I remember the news when Dwango company decided to open source the Toonz program.
On one of the forums I read a lot of criticism about the quality of their code.
But no one will deny that this is a useful program for artists, even if the program code is not very good.
@Slow It's most likely due to they rather delete there files before they think "Oh, I can just release this on GitHub or something Publicly for people to use my code" or due to being apart of a company that is very protective of its property or it's due to feeling they may come back to the project in the future and improve it.
Additional question: wouldnβt it be cool to have a place where you can only get open source stuff? Obviously there needs to be more to it than this fact i presume but its a start.
I can't tell whether you're joking or not, but if you aren't: https://f-droid.org/
Oh! I didnt know that was OS only! Thanks for lmk!

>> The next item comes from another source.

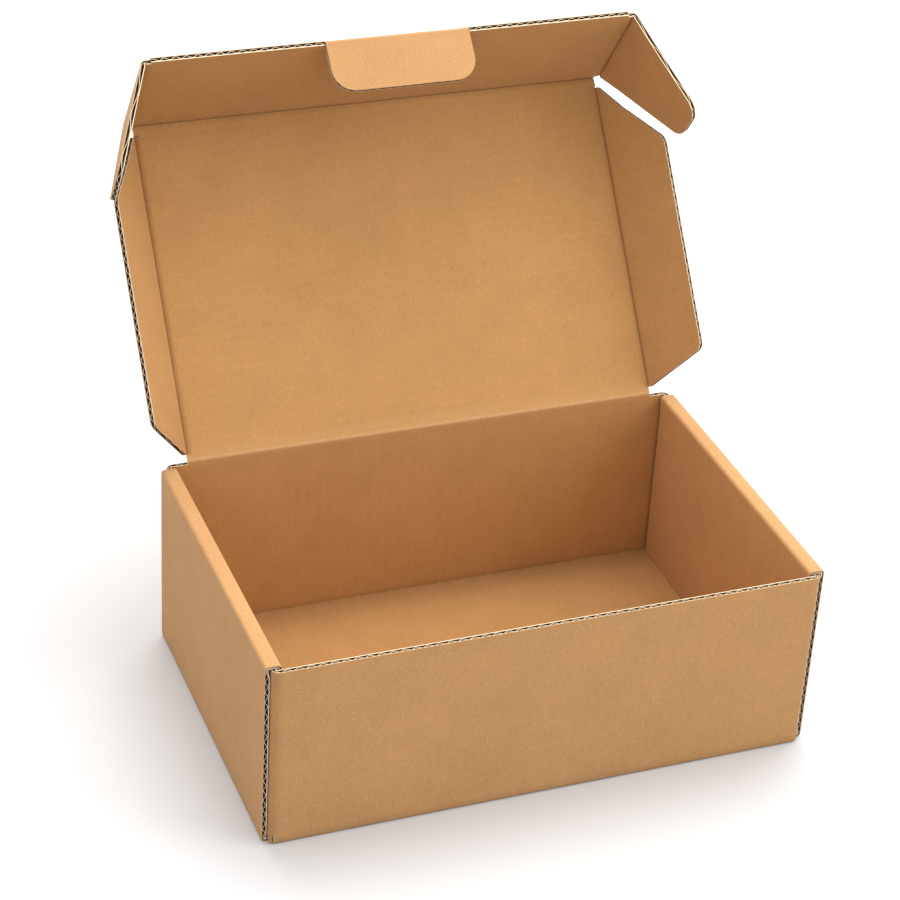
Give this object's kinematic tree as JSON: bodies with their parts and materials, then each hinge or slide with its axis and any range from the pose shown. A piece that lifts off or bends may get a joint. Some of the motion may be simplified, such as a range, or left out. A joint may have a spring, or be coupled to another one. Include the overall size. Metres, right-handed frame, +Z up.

You can also download Droid-ify instead for a nicer interface (backend is still F-Droid)
Lol like
- F-Droid, izzyondroid
- Linux repos
- Git* (Gitlab, Github, various instances)
- Sourcehut
- Codeberg
- random neckbeard Git website
XNViewMP... the dev is basically gone, but they are opposed to OpenSource. XNViewMP is even a QT showcase project, and with opensourcing its features could be easily split up, converted, UI modernized, Wayland adapted etc. Its easier and faster than GIMP, especially for batch image converting and all that. Its great software.
Feels like this comes right from /r/comicrackusers
Maybe you could find some answers if you have a look into apps that actually did what you suggest and see how they did through time. Comes to my mind, for example, Astrid, a to-do app that became FOSS after a good run in the early android days.
It's called Tasks now (in case anyone is looking for it).